Effacée au milieu de ses compagnes, silencieuse et recueillie, la jeune Sœur reçoit de la Vierge Marie des confidences, dans cette chapelle où la communauté est en prière. Entre les heures de formation à la vie religieuse, Sœur Catherine se livre de tout cœur aux modestes travaux de la maison, qu’il s’agisse de laver la vaisselle, d’éplucher les légumes ou de faire la lessive autour de grands baquets.
A la fin de son Séminaire, elle est envoyée à l’Hospice d’Enghien, situé au Faubourg Saint‑Antoine et fondé par la Duchesse de Bourbon, en souvenir de son fils, le duc d’Enghien, fusillé dans les fossés du donjon de Vincennes. Cet hospice d’anciens serviteurs est relié à la Maison de Charité de la rue de Reuilly par un grand jardin. L’espace de Reuilly existe toujours dans ce quartier populeux de la Gare de Lyon.
La jeune Sœur arrive dans cette maison le 5 février 1831. Elle va y passer simplement toute sa vie. Elle commence à la cuisine auprès de grandes marmites. C’est dans la fidélité à son devoir d’état qu’elle prouve à Dieu son amour. Dans la modeste chapelle, elle vient refaire ses forces spirituelles. Elle prie avec ferveur ; son oraison est simple et pratique. Un jour qu’on lui demande comment elle fait son oraison, elle répond :
« Oh ! Ce n’est pas difficile. Lorsque je vais à la chapelle, je me mets devant le Bon Dieu et je lui dis : « Seigneur, me voici, donnez‑moi ce que vous voulez ». S’il me donne quelque chose, je suis bien contente et je le remercie. S’il ne me donne rien, je le remercie encore, parce que je n’en mérite pas davantage. Et puis, je lui dis encore tout ce qui me vient à l’esprit ; je lui raconte mes peines et mes joies, et j’écoute. »
Ainsi reçoit-elle consolations, conseils, mots de tendresse, et en sort-elle fortifiée, éclairée, avec une joie intérieure pour toute la journée. Cette méthode d’oraison est accessible à tout chrétien. Quelquefois même ce peut être bref : dans les jardins de l’Hospice d’Enghien, Sœur Catherine, pour se rendre à son office, passe chaque jour devant une statue de la Vierge et s’arrête pour une courte prière.
C’est dans son intimité constante avec Dieu, que Sœur Catherine puise cette sérénité qui a tant frappé son entourage. Son égalité d’humeur n’est pas de l’insensibilité. Selon des témoins, une contrariété un peu vive, une observation, un froissement, la font rougir et provoquent ses larmes. Mais elle se tait, va à la chapelle, dépose prestement son tablier à la porte et regarde quelques instants le tabernacle et la statue de la Vierge. Lorsqu’elle ressort, elle reprend son travail dans le calme et la joie.
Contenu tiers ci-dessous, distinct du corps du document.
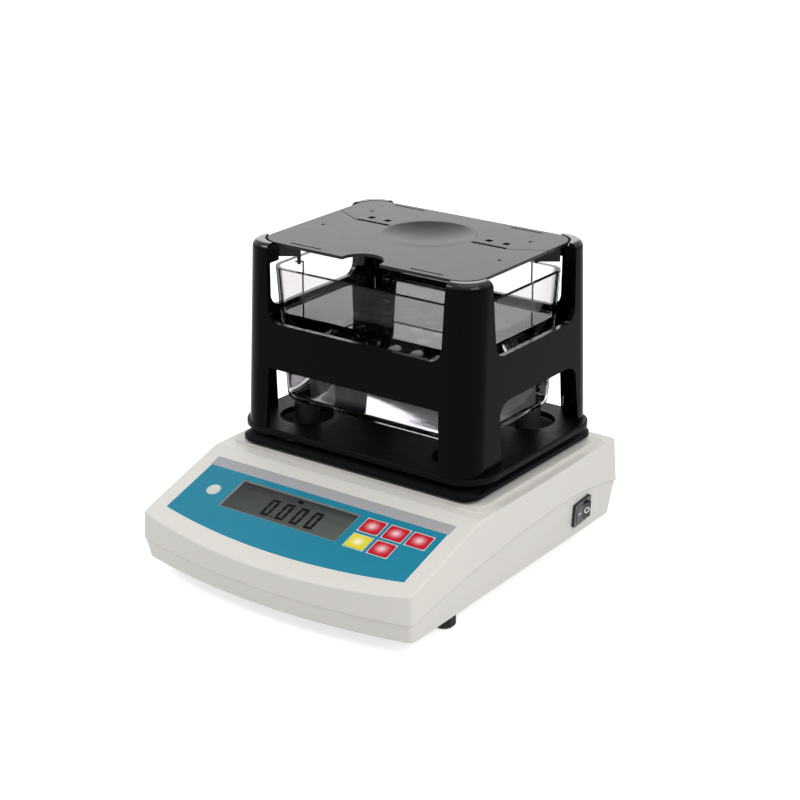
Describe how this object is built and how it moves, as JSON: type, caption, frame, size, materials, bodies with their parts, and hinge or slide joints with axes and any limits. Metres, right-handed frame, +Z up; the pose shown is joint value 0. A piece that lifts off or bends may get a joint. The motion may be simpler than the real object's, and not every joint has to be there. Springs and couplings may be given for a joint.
{
  "type": "benchtop density meter",
  "caption": "Electronic densimeter: sloped key panel and display, weighing stand with dished deck and hanging basket in a clear water tank, levelling feet.",
  "frame": {"origin": "on the bench, under the middle of the footprint; X = 0 is the plane of symmetry of housing and stand", "axes": "+X to the right seen from the key panel, +Y from the panel to the rear, +Z up"},
  "size_m": [0.192, 0.2235, 0.182],
  "materials": {
    "housing_white": "fine texture, warm white",
    "black_plastic": "satin black moulding",
    "slab_black": "fine texture, black",
    "overlay_film": "printed film, teal with a grey band",
    "lens_clear": "clear window",
    "lcd_glass": "grey-green display",
    "key_red": "satin red key film",
    "key_yellow": "satin yellow key film",
    "vial": "milky clear",
    "board": "green solder mask",
    "component": "moulded components",
    "steel": "plain steel",
    "wire_steel": "bright drawn wire",
    "aluminium": "milled",
    "rubber": "matt rubber",
    "switch_black": "gloss black",
    "tank_clear": "clear moulded plastic"
  },
  "bodies": {
    "base": {"upper_housing": "housing_white", "lower_housing": "housing_white", "fascia_overlay": "overlay_film", "lcd_lens": "lens_clear", "lcd_module": "lcd_glass", "level_vial": "vial", "key_board": "board", "key_switches": "component", "key_board_screws": "steel", "main_board": "board", "main_board_screws": "steel", "board_components": "component", "base_plate": "steel", "plate_screws": "steel", "cell_spacer_lower": "aluminium", "load_cell": "aluminium", "load_cell_screws_lower": "steel", "case_screws": "steel", "dc_inlet": "switch_black", "switch_bezel": "switch_black", "support_slab": "slab_black", "slab_screws": "steel", "tank_posts": "rubber"},
    "stage": {"stage_hub": "aluminium", "cell_spacer_upper": "aluminium", "load_cell_screws_upper": "steel", "weighing_tray": "slab_black", "tray_screws": "steel", "stand_frame": "black_plastic", "stand_screws": "steel"},
    "deck": {"front_deck": "black_plastic", "rear_deck": "black_plastic", "basket_wires": "wire_steel", "basket": "steel"},
    "tank": {"water_tank": "tank_clear"},
    "switch_rocker": {"rocker": "switch_black"},
    "key_1_cap": {"key_1": "key_red"},
    "key_2_cap": {"key_2": "key_red"},
    "key_3_cap": {"key_3": "key_red"},
    "key_enter_cap": {"key_enter": "key_yellow"},
    "key_zero_cap": {"key_zero": "key_red"},
    "foot_front_left_unit": {"foot_front_left": "black_plastic", "foot_stud_front_left": "steel"},
    "foot_front_right_unit": {"foot_front_right": "black_plastic", "foot_stud_front_right": "steel"},
    "foot_rear_left_unit": {"foot_rear_left": "black_plastic", "foot_stud_rear_left": "steel"},
    "foot_rear_right_unit": {"foot_rear_right": "black_plastic", "foot_stud_rear_right": "steel"}
  },
  "joints": [
    {"name": "stage_press", "type": "slide", "parent": "base", "child": "stage", "axis": [0, 0, 1], "range_m": [-0.0003, 0], "stiffness_N_per_m": 10000, "springref_m": 0.001, "deforming": ["load_cell"]},
    {"name": "deck_lift", "type": "slide", "parent": "stage", "child": "deck", "axis": [0, 0, 1], "range_m": [0, 0.24]},
    {"name": "tank_lift", "type": "slide", "parent": "base", "child": "tank", "axis": [0, 0, 1], "range_m": [0, 0.11]},
    {"name": "rocker_tilt", "type": "hinge", "parent": "base", "child": "switch_rocker", "pos_m": [0.09207, 0.071, 0.0254], "axis": [0.1184, -0.1132, 0.9865], "range_deg": [0, 18]},
    {"name": "key_1_press", "type": "slide", "parent": "base", "child": "key_1_cap", "axis": [0, 0.299, -0.9542], "range_m": [0, 0.0004], "stiffness_N_per_m": 1500, "springref_m": -0.0005},
    {"name": "key_2_press", "type": "slide", "parent": "base", "child": "key_2_cap", "axis": [0, 0.299, -0.9542], "range_m": [0, 0.0004], "stiffness_N_per_m": 1500, "springref_m": -0.0005},
    {"name": "key_3_press", "type": "slide", "parent": "base", "child": "key_3_cap", "axis": [0, 0.299, -0.9542], "range_m": [0, 0.0004], "stiffness_N_per_m": 1500, "springref_m": -0.0005},
    {"name": "key_enter_press", "type": "slide", "parent": "base", "child": "key_enter_cap", "axis": [0, 0.299, -0.9542], "range_m": [0, 0.0004], "stiffness_N_per_m": 1500, "springref_m": -0.0005},
    {"name": "key_zero_press", "type": "slide", "parent": "base", "child": "key_zero_cap", "axis": [0, 0.299, -0.9542], "range_m": [0, 0.0004], "stiffness_N_per_m": 1500, "springref_m": -0.0005},
    {"name": "foot_front_left_screw", "type": "slide", "parent": "base", "child": "foot_front_left_unit", "axis": [0, 0, -1], "range_m": [0, 0.006]},
    {"name": "foot_front_right_screw", "type": "slide", "parent": "base", "child": "foot_front_right_unit", "axis": [0, 0, -1], "range_m": [0, 0.006]},
    {"name": "foot_rear_left_screw", "type": "slide", "parent": "base", "child": "foot_rear_left_unit", "axis": [0, 0, -1], "range_m": [0, 0.006]},
    {"name": "foot_rear_right_screw", "type": "slide", "parent": "base", "child": "foot_rear_right_unit", "axis": [0, 0, -1], "range_m": [0, 0.006]}
  ],
  "couplings": [
    {"joint": "tank_lift", "follows": "deck_lift", "ratio": 0.45}
  ]
}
Sœur Catherine est aussi en charge du poulailler, ce qui lui rappelle sa jeunesse à la ferme de Fain‑les‑Moutiers. Elle peut ainsi donner des œufs à ses vieillards. Que ne ferait-elle pas pour qu’ils soient heureux et finissent paisiblement leurs jours ! Plusieurs d’entre eux sont cependant très difficiles. Patiente, elle les supporte et prend leur défense quand on les critique devant elle.
Déjà avancée en âge, elle subit la douloureuse époque de la Commune. Le Vendredi‑Saint 1871, une bande de communards pénètre dans la maison des Sœurs transformée en infirmerie, pour y réclamer deux gendarmes qu’ils veulent fusiller, menaçant d’arrêter la Supérieure et de frapper les Sœurs. Pendant ces journées d’angoisse, Sœur Catherine distribue des médailles aux fédérés installés à l’Hospice. «Nous ne croyons pas grand’chose, disent ces hommes, le fusil à la main, mais nous croyons à cette médaille ; elle en a protégé d’autres, elle nous protégera aussi!»
Cependant, Sœur Catherine vieillit. Elle souffre de rhumatismes et doit quitter le service des vieillards. Dès lors, assise dans la loge, à l’entrée de l’Hospice, elle raccommode leur linge, accueille les visiteurs, rend tous les petits services possibles et prie surtout. Le silence est bien gardé. Qui connaît le nom de la Sœur à qui la Vierge a confié la médaille ? Au dehors pourtant, celle-ci fait son chemin et accomplit des prodiges.